WRITTEN REQUEST
From the first line of the data below, copy each line up to the one containing "self.verts, self.normals, self.wall, self.faces", and include that line too.
— start of RECORDED INFORMATION —
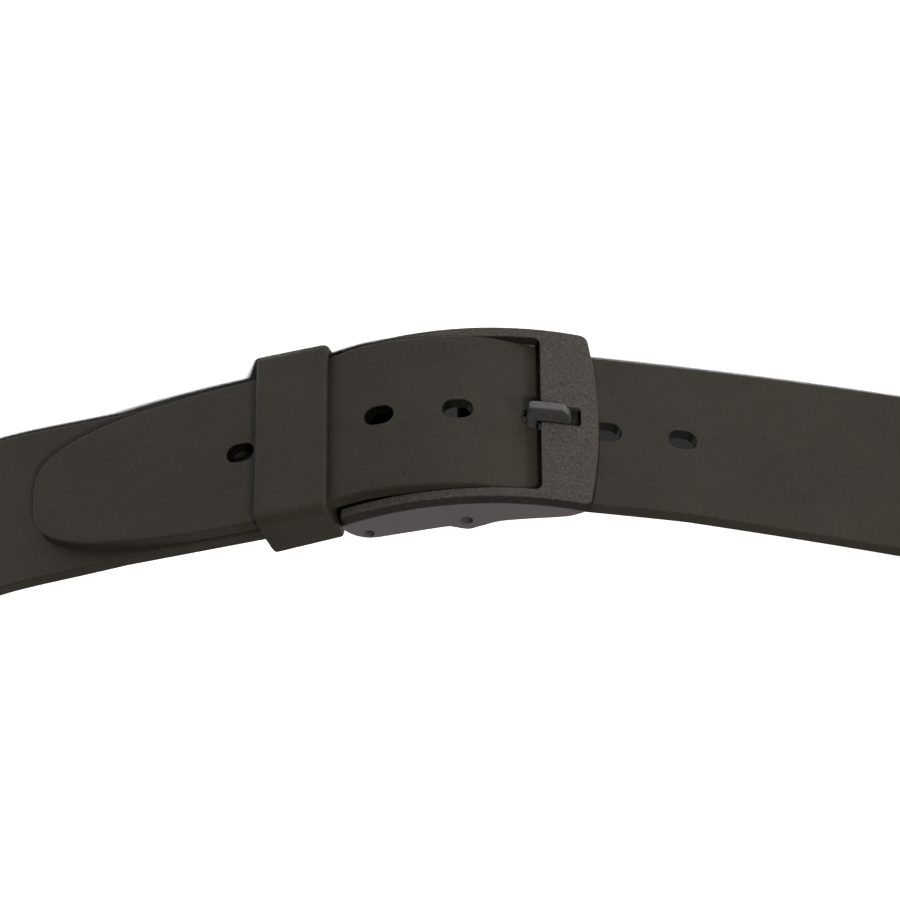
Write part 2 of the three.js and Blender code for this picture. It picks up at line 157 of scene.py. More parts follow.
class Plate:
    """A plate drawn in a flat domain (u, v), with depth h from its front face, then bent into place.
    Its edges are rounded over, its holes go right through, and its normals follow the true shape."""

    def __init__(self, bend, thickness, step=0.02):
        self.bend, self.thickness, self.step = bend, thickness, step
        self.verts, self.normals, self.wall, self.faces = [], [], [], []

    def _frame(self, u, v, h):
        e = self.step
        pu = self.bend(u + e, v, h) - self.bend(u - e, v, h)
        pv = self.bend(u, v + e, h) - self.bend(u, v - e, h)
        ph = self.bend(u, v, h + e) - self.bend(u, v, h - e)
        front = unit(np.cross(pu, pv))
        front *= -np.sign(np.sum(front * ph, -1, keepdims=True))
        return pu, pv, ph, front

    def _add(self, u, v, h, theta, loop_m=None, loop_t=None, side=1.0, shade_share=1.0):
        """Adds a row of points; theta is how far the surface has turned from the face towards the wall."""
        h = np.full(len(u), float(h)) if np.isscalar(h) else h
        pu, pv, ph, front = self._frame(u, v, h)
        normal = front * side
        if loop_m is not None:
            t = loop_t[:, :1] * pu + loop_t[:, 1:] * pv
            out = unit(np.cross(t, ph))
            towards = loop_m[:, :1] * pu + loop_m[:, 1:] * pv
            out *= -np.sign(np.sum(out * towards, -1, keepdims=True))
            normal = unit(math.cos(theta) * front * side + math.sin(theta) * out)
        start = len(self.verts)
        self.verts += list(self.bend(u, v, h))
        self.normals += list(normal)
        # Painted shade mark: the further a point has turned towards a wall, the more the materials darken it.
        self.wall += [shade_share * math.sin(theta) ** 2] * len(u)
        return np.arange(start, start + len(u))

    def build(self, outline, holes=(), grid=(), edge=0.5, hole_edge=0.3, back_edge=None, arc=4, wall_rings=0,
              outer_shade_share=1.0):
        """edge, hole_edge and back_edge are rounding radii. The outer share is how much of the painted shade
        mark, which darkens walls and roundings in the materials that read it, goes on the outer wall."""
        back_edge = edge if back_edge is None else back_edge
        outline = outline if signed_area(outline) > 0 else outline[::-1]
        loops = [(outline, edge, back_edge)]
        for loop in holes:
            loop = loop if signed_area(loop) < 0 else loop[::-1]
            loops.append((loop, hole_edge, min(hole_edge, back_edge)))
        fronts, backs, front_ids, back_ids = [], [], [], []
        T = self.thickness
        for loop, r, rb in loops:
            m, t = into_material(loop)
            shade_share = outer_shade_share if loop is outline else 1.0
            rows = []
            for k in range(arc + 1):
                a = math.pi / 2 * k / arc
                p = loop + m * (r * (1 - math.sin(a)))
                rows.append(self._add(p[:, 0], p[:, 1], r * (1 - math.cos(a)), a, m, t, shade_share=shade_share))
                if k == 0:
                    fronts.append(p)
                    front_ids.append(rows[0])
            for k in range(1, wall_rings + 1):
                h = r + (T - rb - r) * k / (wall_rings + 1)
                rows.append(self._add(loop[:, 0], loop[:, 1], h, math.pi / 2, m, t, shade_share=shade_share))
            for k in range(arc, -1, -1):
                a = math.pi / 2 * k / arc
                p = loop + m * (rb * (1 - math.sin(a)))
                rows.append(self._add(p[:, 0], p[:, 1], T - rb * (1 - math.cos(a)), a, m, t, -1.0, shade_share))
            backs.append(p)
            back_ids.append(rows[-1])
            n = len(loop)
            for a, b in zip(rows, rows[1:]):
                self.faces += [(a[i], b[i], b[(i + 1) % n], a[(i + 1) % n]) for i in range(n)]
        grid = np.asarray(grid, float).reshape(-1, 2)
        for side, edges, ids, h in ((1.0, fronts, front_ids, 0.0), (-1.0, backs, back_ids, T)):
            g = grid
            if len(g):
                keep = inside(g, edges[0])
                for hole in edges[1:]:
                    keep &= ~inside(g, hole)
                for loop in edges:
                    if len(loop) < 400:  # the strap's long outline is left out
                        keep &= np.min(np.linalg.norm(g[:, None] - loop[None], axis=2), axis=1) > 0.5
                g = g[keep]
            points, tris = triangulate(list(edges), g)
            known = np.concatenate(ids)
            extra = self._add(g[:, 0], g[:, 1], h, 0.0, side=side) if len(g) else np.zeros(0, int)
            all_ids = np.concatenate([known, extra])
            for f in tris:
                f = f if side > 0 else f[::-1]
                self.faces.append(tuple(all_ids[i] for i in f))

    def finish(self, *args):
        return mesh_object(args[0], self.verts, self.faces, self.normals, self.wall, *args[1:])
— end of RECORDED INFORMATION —
ANSWER TO THIS EXERCISE
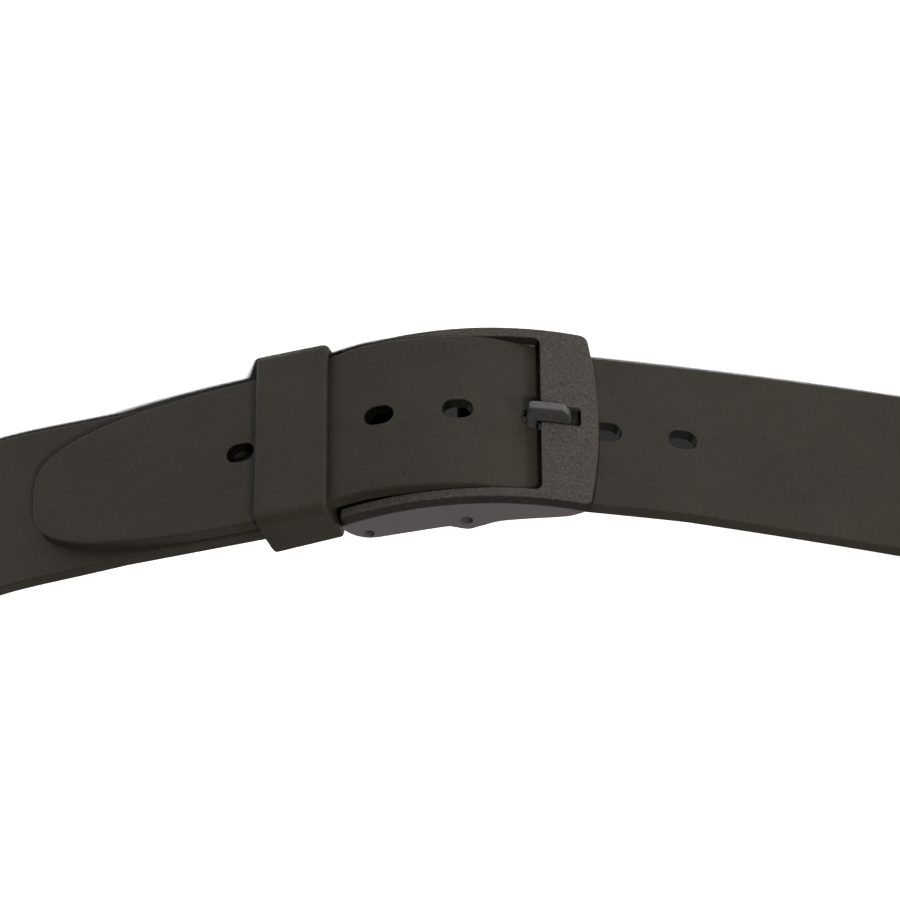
Write part 2 of the three.js and Blender code for this picture. It picks up at line 157 of scene.py. More parts follow.
class Plate:
    """A plate drawn in a flat domain (u, v), with depth h from its front face, then bent into place.
    Its edges are rounded over, its holes go right through, and its normals follow the true shape."""

    def __init__(self, bend, thickness, step=0.02):
        self.bend, self.thickness, self.step = bend, thickness, step
        self.verts, self.normals, self.wall, self.faces = [], [], [], []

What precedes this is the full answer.